▶ [DIRECTIVE]: In the entries that follow, the first line to write out is the one containing "for end_name, end", and the last is the one containing "for member in". Reproduce that stretch exactly, with nothing before or after it.

▶ [INPUT FOR THIS TASK]:
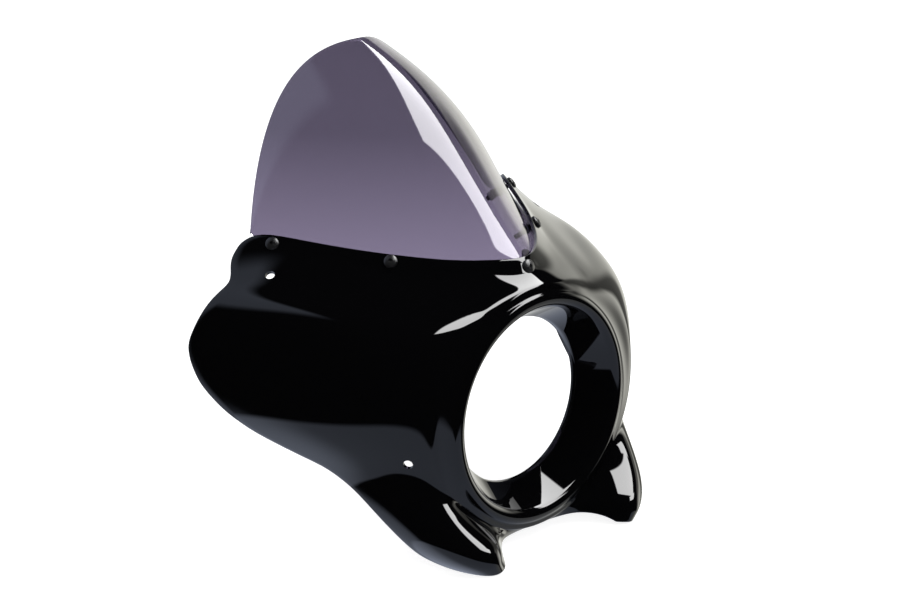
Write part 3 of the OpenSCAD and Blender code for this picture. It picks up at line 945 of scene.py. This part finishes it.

---

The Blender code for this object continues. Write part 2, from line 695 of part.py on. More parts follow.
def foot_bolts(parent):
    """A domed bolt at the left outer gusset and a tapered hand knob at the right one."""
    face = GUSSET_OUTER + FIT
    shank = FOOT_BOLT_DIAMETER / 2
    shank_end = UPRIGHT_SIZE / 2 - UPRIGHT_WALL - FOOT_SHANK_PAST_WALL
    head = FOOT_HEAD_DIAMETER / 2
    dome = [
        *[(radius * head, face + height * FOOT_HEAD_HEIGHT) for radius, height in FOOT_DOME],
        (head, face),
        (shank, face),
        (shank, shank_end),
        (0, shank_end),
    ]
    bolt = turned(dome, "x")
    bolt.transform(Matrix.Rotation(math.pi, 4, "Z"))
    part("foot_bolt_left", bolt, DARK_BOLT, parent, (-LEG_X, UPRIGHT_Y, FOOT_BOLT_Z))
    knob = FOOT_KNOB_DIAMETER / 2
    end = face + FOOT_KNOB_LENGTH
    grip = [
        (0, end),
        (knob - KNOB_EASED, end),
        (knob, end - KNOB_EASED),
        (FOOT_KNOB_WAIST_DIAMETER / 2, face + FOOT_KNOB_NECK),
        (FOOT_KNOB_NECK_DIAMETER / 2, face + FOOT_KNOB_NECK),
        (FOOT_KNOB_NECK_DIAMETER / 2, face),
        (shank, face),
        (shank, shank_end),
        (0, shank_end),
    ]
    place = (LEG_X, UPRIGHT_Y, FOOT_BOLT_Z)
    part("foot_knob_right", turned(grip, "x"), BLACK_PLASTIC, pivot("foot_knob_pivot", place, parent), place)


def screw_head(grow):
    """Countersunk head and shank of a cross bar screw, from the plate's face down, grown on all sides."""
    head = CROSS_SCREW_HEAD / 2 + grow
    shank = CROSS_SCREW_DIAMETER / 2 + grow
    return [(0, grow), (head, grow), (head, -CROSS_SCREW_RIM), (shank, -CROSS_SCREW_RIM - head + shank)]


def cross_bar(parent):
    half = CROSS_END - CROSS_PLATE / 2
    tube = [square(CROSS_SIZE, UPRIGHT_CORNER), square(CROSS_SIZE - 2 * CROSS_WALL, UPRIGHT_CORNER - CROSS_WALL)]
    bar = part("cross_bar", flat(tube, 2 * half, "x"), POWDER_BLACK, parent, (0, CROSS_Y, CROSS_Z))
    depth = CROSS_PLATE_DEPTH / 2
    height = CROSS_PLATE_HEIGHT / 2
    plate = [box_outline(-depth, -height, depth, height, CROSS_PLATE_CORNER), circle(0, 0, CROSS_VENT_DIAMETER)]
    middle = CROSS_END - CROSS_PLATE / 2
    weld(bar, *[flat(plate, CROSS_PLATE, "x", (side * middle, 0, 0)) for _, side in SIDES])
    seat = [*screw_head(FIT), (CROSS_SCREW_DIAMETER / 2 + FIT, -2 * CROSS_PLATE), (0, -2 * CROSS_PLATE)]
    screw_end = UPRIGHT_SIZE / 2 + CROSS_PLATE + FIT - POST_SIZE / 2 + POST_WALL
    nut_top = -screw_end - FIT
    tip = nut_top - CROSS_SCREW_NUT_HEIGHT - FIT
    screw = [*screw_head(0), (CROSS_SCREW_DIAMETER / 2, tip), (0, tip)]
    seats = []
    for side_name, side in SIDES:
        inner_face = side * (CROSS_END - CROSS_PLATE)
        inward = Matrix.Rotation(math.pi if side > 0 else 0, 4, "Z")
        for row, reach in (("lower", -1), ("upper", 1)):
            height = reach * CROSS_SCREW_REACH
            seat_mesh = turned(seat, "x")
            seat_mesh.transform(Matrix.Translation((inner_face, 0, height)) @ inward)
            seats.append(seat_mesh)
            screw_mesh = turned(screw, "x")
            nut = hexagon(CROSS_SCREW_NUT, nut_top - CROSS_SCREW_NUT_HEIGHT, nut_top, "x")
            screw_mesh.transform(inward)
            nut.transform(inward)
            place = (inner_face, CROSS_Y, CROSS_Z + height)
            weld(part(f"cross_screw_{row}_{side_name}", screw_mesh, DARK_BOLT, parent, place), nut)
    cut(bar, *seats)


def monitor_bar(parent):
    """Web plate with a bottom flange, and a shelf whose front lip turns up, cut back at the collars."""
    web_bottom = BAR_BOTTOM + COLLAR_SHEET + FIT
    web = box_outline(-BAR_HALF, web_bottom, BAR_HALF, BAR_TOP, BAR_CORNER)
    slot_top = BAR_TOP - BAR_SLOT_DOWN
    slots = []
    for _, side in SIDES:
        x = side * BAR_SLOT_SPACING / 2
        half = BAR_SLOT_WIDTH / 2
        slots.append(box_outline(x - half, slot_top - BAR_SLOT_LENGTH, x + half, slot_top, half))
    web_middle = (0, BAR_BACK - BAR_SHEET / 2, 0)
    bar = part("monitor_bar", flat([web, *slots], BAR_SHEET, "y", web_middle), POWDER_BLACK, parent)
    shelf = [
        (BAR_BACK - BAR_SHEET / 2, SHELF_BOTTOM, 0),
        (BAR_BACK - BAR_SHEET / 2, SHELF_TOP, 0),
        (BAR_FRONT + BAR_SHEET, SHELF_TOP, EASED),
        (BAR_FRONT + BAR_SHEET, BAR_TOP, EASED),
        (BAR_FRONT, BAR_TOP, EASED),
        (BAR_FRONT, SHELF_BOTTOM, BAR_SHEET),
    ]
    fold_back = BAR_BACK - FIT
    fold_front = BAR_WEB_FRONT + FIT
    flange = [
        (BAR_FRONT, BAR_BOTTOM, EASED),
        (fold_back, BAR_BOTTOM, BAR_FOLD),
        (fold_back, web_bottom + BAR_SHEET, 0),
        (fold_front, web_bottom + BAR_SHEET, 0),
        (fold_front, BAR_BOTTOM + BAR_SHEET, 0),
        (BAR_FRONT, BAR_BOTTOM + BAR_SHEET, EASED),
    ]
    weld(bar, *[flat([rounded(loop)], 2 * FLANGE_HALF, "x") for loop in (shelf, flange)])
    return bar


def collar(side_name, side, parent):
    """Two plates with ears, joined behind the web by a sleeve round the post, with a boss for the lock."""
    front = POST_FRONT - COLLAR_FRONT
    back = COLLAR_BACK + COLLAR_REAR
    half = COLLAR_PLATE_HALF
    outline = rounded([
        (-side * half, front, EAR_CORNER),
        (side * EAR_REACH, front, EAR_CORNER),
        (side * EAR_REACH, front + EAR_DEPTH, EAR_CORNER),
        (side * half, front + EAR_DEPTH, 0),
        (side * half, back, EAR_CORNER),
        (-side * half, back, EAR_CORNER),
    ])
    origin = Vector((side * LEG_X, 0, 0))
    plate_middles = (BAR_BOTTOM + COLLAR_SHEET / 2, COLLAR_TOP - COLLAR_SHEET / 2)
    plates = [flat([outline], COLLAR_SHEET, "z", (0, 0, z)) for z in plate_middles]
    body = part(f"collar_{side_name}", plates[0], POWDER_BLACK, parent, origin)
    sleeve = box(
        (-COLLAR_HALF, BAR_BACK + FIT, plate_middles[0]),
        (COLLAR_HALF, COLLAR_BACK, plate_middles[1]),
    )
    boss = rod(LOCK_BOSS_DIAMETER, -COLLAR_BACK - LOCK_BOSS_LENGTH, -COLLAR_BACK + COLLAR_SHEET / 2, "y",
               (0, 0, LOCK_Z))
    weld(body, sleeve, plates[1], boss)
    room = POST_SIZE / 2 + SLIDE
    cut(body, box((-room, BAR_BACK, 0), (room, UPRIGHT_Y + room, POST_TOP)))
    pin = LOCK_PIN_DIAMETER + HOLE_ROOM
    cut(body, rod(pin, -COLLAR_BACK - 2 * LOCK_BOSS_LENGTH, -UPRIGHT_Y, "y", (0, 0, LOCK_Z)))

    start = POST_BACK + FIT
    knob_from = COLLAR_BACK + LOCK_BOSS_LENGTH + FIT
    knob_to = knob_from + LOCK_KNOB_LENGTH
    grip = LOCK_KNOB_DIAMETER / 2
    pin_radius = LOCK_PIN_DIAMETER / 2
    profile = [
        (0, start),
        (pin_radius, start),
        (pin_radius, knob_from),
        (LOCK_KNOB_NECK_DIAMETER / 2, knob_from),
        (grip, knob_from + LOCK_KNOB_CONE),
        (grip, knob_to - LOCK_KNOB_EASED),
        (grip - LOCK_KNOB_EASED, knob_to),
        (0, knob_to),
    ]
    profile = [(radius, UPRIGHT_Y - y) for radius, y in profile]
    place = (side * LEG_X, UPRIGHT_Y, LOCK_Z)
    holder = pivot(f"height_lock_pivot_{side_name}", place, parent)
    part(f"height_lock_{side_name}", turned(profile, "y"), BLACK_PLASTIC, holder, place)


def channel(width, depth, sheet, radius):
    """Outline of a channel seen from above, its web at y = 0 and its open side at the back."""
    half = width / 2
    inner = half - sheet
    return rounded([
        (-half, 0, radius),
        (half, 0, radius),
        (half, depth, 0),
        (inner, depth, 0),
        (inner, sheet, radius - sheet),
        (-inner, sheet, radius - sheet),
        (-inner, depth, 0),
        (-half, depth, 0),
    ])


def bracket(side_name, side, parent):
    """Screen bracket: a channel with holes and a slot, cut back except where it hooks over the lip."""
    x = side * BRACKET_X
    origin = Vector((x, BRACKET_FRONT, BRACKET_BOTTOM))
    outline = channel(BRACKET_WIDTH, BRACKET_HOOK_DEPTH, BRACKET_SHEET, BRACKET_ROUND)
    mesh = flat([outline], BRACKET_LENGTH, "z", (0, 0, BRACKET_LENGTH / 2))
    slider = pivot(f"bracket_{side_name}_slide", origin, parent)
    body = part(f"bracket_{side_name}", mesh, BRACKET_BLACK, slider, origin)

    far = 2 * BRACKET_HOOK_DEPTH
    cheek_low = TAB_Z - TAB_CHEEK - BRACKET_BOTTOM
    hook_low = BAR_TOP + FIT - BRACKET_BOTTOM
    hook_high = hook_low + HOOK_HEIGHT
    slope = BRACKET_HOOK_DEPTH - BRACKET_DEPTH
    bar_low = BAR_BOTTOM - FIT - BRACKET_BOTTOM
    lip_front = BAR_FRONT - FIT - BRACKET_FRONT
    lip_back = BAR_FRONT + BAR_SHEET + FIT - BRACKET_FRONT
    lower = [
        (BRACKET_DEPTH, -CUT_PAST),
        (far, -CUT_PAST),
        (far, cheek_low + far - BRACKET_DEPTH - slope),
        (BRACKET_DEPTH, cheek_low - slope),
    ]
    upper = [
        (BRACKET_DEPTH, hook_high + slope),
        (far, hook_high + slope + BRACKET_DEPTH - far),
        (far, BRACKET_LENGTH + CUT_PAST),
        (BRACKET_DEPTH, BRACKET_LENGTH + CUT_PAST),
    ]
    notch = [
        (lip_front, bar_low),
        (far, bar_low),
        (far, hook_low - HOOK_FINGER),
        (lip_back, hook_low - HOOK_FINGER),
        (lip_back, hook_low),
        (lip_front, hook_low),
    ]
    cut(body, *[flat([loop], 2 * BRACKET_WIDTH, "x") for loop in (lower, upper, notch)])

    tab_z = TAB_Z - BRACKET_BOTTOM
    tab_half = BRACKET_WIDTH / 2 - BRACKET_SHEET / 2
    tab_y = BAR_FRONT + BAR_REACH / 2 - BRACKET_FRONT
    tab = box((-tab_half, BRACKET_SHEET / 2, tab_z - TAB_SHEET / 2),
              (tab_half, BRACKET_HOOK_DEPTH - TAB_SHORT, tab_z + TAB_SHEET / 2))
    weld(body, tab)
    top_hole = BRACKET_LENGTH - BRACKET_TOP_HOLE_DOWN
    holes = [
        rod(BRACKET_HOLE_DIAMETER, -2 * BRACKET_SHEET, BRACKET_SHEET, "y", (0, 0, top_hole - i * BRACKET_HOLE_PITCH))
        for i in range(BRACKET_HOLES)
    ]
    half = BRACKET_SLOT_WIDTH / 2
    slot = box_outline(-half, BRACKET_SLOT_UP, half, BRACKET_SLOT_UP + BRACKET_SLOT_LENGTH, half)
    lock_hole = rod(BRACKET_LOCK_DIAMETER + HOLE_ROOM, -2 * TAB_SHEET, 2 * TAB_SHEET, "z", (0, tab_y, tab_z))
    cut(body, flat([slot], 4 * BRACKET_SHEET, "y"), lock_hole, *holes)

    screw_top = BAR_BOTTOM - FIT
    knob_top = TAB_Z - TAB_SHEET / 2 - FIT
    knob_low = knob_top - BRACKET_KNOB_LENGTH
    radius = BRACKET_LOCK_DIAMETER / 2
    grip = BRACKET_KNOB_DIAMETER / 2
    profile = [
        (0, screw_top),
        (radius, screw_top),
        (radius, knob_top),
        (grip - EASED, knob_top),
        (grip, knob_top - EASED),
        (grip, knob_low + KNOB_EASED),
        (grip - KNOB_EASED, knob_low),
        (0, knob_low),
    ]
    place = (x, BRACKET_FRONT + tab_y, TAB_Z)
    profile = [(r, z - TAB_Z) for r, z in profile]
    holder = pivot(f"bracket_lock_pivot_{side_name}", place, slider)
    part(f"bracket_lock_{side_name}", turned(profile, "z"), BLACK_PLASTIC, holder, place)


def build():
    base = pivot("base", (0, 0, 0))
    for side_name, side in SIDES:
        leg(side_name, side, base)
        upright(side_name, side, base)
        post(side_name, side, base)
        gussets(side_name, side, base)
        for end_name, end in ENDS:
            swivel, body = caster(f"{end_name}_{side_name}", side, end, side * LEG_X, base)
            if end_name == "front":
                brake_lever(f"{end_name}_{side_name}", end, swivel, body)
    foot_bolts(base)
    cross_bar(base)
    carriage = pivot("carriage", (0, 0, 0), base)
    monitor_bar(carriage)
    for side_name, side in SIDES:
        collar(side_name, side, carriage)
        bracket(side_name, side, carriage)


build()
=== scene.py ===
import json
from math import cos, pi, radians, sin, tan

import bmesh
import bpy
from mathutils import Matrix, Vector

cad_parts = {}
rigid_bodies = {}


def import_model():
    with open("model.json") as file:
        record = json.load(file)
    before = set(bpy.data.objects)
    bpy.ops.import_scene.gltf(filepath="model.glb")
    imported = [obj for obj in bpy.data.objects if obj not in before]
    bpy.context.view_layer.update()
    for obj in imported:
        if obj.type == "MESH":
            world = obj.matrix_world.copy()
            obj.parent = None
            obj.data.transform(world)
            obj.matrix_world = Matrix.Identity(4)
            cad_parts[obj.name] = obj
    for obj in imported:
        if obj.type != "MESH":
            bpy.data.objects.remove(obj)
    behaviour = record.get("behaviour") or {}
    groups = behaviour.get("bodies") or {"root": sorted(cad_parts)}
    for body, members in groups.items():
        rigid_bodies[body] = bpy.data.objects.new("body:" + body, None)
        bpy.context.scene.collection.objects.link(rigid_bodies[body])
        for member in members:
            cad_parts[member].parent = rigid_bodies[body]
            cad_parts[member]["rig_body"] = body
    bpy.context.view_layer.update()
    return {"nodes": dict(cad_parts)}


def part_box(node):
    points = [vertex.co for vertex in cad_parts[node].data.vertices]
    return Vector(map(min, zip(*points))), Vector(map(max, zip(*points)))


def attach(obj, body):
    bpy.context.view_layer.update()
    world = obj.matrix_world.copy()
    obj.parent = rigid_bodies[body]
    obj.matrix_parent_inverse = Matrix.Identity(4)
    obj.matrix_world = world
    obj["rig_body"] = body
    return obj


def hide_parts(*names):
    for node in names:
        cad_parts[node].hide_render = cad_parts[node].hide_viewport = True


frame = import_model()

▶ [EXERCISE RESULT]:
        for end_name, end in ENDS:
            swivel, body = caster(f"{end_name}_{side_name}", side, end, side * LEG_X, base)
            if end_name == "front":
                brake_lever(f"{end_name}_{side_name}", end, swivel, body)
    foot_bolts(base)
    cross_bar(base)
    carriage = pivot("carriage", (0, 0, 0), base)
    monitor_bar(carriage)
    for side_name, side in SIDES:
        collar(side_name, side, carriage)
        bracket(side_name, side, carriage)


build()
=== scene.py ===
import json
from math import cos, pi, radians, sin, tan

import bmesh
import bpy
from mathutils import Matrix, Vector

cad_parts = {}
rigid_bodies = {}


def import_model():
    with open("model.json") as file:
        record = json.load(file)
    before = set(bpy.data.objects)
    bpy.ops.import_scene.gltf(filepath="model.glb")
    imported = [obj for obj in bpy.data.objects if obj not in before]
    bpy.context.view_layer.update()
    for obj in imported:
        if obj.type == "MESH":
            world = obj.matrix_world.copy()
            obj.parent = None
            obj.data.transform(world)
            obj.matrix_world = Matrix.Identity(4)
            cad_parts[obj.name] = obj
    for obj in imported:
        if obj.type != "MESH":
            bpy.data.objects.remove(obj)
    behaviour = record.get("behaviour") or {}
    groups = behaviour.get("bodies") or {"root": sorted(cad_parts)}
    for body, members in groups.items():
        rigid_bodies[body] = bpy.data.objects.new("body:" + body, None)
        bpy.context.scene.collection.objects.link(rigid_bodies[body])
        for member in members:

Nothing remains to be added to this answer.